Stephen Ayers, the architect of the Capitol, removed former the untitled painting after police associations and Republican lawmakers protested the work as anti-police.

Pulphus and Clay are appealing to the D.C. Circuit after a federal judge denied them injunctive relief, despite expressing "little doubt" that removal of the painting was based on viewpoint.

Pushing for a reversal this morning, Pacifica Law Group attorney Kymberly Evanson argued that the exhibition is a limited nonpublic forum protected from viewpoint discrimination by the First Amendment.

"Would a reasonable person believe that the government is speaking, sending a message through this medium," Evanson asked. "Has the government exercised editorial control. Or as in our case, is the government acting to restrict minority viewpoints?"

Chief U.S. Circuit Judge Merrick Garland posed a hypothetical: Suppose that Rep. Clay wants to decorate his own office and decided to dedicate one wall to display his 10 favorite pieces of artwork from his constituents.

"Does that make that, what I've just described, into a nonpublic forum?" Garland asked.

Garland wondered whether, by exercising control over what paintings it displayed, if the government was doing exactly same thing in the private spaces of its own buildings.

Evanson suggested the answer is no.

"It can't be that selection of content by a government official on government property means it's government speech," Evanson retorted. "That would collapse every First Amendment case that we have."

Evanson said an art contest designed to "encourage and facilitate a diversity of views" can't be government speech, even if it receives government funding.

The architect of the Capitol, she noted, had never exercised any kind of curatorial authority prior to removing Pulphus' painting.

But Justice Department attorney Joshua Salzman urged the three-judge panel to dismiss the case as moot.

Noting that the exhibition ended several months after the painting was removed, Salzman said the injunctive relief originally sought is no longer available to Pulphus and that the continuing injuries he alleges - ongoing reputation harm - are not appealable.

Pulphus claims he has suffered such harm by his ongoing exclusion from a virtual exhibition after his painting was pulled from the physical exhibition.

Although the suitability guidelines exclude politically controversial subjects, Salzman asserted that "there's nothing inherently stigmatizing in having one's work described as portraying a contemporary political controversy."

Salzman also argued that the painting was never technically disqualified since the rules of the art competition include guidelines that allow the architect of the Capitol to remove works deemed unsuitable.
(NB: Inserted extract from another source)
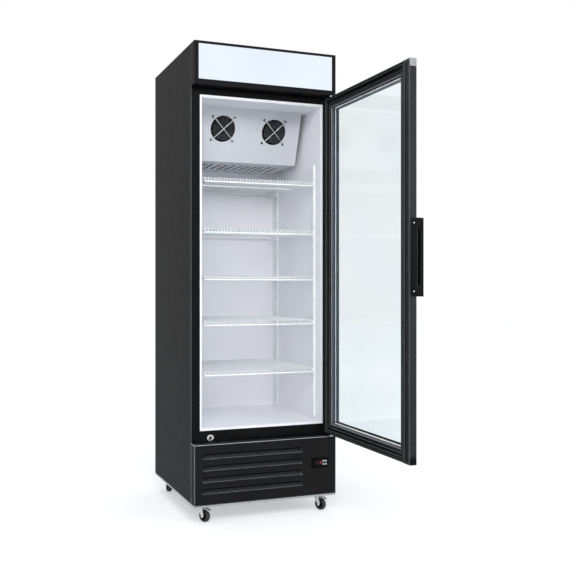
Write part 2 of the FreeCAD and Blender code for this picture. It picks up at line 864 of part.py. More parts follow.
def fan_rotor(centre, axis, radius, hub, height):
    """Moulded axial rotor: a bevelled hub with pitched sector blades."""
    rotor = round_with_flats(V(0, 0, -height / 2), V(0, 0, height), hub, hub_sides)
    rotor = chamfered(rotor, hub / 5, lambda edge: edge.BoundBox.ZMin > height / 2 - fit_gap)
    half_sweep = math.radians(blade_sweep_angle / 2)
    root = hub - 2 * blade_thick
    outline = [V(root, -root * math.tan(half_sweep), -blade_thick / 2)]
    for share in (-1, -1 / 2, 0, 1 / 2, 1):
        angle = half_sweep * share
        outline.append(V(radius * math.cos(angle), radius * math.sin(angle), -blade_thick / 2))
    outline.append(V(root, root * math.tan(half_sweep), -blade_thick / 2))
    blade = prism(outline, V(0, 0, blade_thick))
    blade = turned(blade, V(0, 0, 0), X_AXIS, blade_pitch_angle)
    blades = [turned(blade, V(0, 0, 0), Z_AXIS, number * 360 / blade_count) for number in range(blade_count)]
    rotor = rotor.fuse(blades)
    bore = Part.makeCylinder(motor_shaft_radius + fit_gap, height, V(0, 0, -height), Z_AXIS)
    rotor = rotor.cut(bore)
    return placed_on_axis(rotor, centre, axis)


def placed_on_axis(shape, centre, axis):
    """Stands a shape that was made along +Z at a centre, with its +Z along an axis."""
    copy = shape.copy()
    copy.Placement = FreeCAD.Placement(centre, FreeCAD.Rotation(Z_AXIS, axis))
    return copy


def rotor_centre(side):
    """Middle of an evaporator fan rotor, behind the cover."""
    return fan_centre(side) - fan_axis * (sheet + fan_set_back)


def fan_motor(centre, axis, ring_radius, ring_back):
    """Motor behind a rotor with its shaft, three arms and the ring that screws to the cover."""
    front = -blade_reach(evaporator_blade_radius) - motor_gap
    body = round_with_flats(V(0, 0, front - motor_length), V(0, 0, motor_length), motor_radius, motor_sides)
    body = chamfered(body, motor_gap, lambda edge: edge.BoundBox.ZMax < front - motor_length + fit_gap)
    shaft = Part.makeCylinder(motor_shaft_radius, motor_shaft_grip - hub_height / 2 - front,
                              V(0, 0, front), Z_AXIS)
    arms = []
    for number in range(motor_arm_count):
        arm = block(motor_radius - motor_arm_thick, ring_radius, -motor_arm_width / 2, motor_arm_width / 2,
                    front - motor_arm_thick, front)
        post = block(ring_radius - motor_arm_thick, ring_radius, -motor_arm_width / 2, motor_arm_width / 2,
                     front - motor_arm_thick, ring_back)
        arms.append(turned(arm.fuse(post), V(0, 0, 0), Z_AXIS, 90 + number * 360 / motor_arm_count))
    ring = round_with_flats(V(0, 0, ring_back - motor_ring_width), V(0, 0, motor_ring_width), ring_radius,
                            ring_sides)
    ring_bore = round_with_flats(V(0, 0, ring_back - motor_ring_width - overrun),
                                 V(0, 0, motor_ring_width + 2 * overrun), ring_radius - motor_ring_width, ring_sides)
    motor = body.fuse([shaft, ring.cut(ring_bore)] + arms).removeSplitter()
    return placed_on_axis(motor, centre, axis)


def return_bend(middle, radius, tube):
    """A U of tube standing upright on the +X side of an end plate, its legs one bend apart."""
    points = []
    for number in range(bend_steps + 1):
        angle = math.pi * (number / bend_steps - 1 / 2)
        points.append(middle + V(radius * math.cos(angle), 0, radius * math.sin(angle)))
    return flat_wire(points, tube, Y_AXIS)


def evaporator_coil():
    """Finned block with end plates and return bends, hung from the ceiling behind the cover."""
    z1 = opening_top - coil_gap_top
    z0 = z1 - coil_height
    y1 = liner_back - liner_corner
    y0 = y1 - coil_depth
    block_body = block(-coil_half_width + coil_bend_radius, coil_half_width - coil_bend_radius, y0, y1, z0, z1)
    plates = []
    for sign in (-1, 1):
        x = sign * (coil_half_width - coil_bend_radius)
        plates.append(block(min(x, x + sign * coil_end_plate), max(x, x + sign * coil_end_plate),
                            y0 - coil_end_plate, y1, z0 - coil_end_plate, z1 + coil_end_plate))
        hanger = x - sign * coil_bracket_width
        plates.append(block(min(x, hanger), max(x, hanger), y0, y1, z1, opening_top))
    bends = []
    pitch = coil_depth / coil_bend_count
    for number in range(coil_bend_count):
        x = coil_half_width - coil_bend_radius + coil_end_plate
        middle = V(x, y0 + pitch * (number + 1 / 2), (z0 + z1) / 2)
        bends.append(return_bend(middle, coil_bend_radius, coil_tube_radius))
    return block_body.fuse(plates + bends).removeSplitter()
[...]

"All the architect's decision really said is the painting should come off the wall,” Salzman said. “There was no instruction to the congressional institute to take this down," or remove it from the public record.

The student is still free to note on his resume, for example, that he was among the winners of the competition.

If the panel does want to reach the merits, Salzman urged the court to affirm, noting that the Cannon Tunnel isn't open to displays of private art.

"In concluding that this exercise of editorial judgment by two layers of government actors constituted government speech, the district court faithfully applied the Supreme Court's government speech precedents," Salzman said in the government's appeal brief.

The three-judge panel said at the conclusion of the roughly 45-minute hearing that they had taken the matter under advisement, but did not say when they would issue a ruling.